On Dec 17, 2008, at 3:06 PM, Charles Bennett wrote:

>
> On Dec 17, 2008, at 6:11 AM, LuKreme wrote:
>
>> On 16-Dec-2008, at 08:43, Charles Bennett wrote:
>>> (Yes.  *really* tortured,
>>
>> Ah, you are implying that the US only 'sorta' tortures?
>
> I think water boarding was torture.   I think a lot of what happened
> at Abu Gab was degrading but didn't rise tothe level of torture.
> (In any case it *was* illegal and simply immoral)
>
> No, what I mean is that Saddam approached it on a scale that boggles
> the mind and with Hitlerian efficiency
>
> When you have a position in the Iraqi government as the "official
> rapist"  (for interrogation purposes) you have taken it to an entirely
> new level.

What Saddam's people did was certainly evil but not. from their  
viewpoint, irrational.

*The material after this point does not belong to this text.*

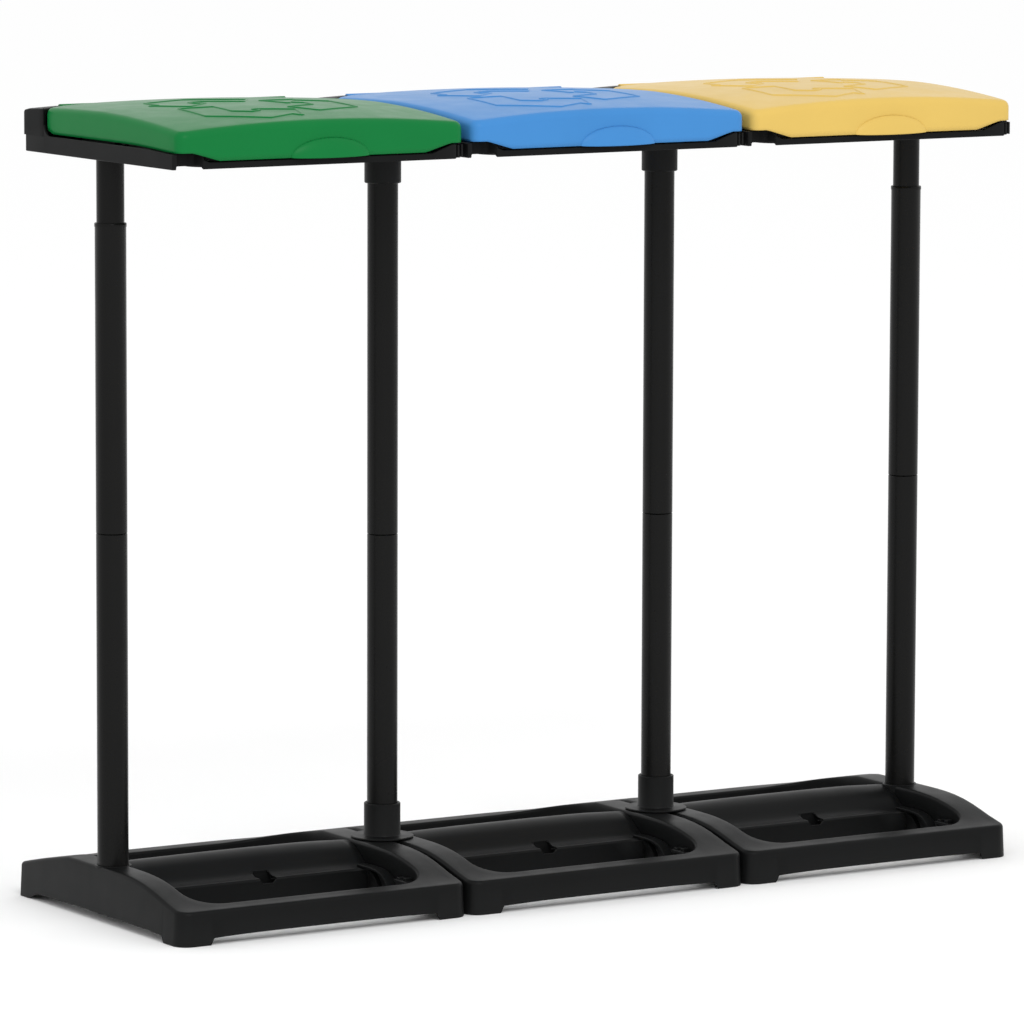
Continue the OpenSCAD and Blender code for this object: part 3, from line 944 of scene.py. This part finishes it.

They used torture as a means to suppress  
dissent. Even when it had a  veneer of intelligence gathering,  'give  
me the names of everyone who has ever criticized the regime', it was  
really aimed at making people afraid to confide in their close  
associates and thereby suppress dissent.

The US torturers clearly didn't believe that they  were collecting  
valid intelligence or suppressing dissent. If you see a documentary  
like Taxi to the Dark Side it is clear that the front line  
interrogators and their superiors for at least 2 levels up the chain  
of  command knew that their subjects don't have any useful information  
and joked about how their victims weren't terrorists until after being  
abused. These people knew perfectly well what would happen in a tribal  
society if they offered the local sheik a $1,000 bounty for any  
'terrorist' he would turn in. Anyone not of the sheik's clan passing  
through the area would be rounded up and turned over. In fact very few  
detainees were actually arrested by US troops. 91% were turned in by  
locals for the bounty.

Some of the enlisted 'interrogators' are willing to explain that they  
tortured because they wanted to curry favor with or avoid punishment  
with their superiors or  avoid being ostracized by their peers. I have  
never heard any officer or CIA agent give a credible explanation of  
what they thought they might accomplish. One wonders if  they were  
simply sadists.

There are weird instances in Taxi where the interrogators are asked to  
elicit very specific confessions. 'Make prisoner X confess that on day  
Y he fired a mortar round at base Z.' The interrogators confess that  
sometimes they didn't actually force such confessions, merely  
reporting that they had.  It was never really explained why such  
interrogations were ordered. When the North Koreans and North  
Vietnamese tortured confessions out of our guys they used  them for  
propaganda. The people who know why we did it aren't saying.

--
Egotism is the anesthetic that dulls the pain of stupidity.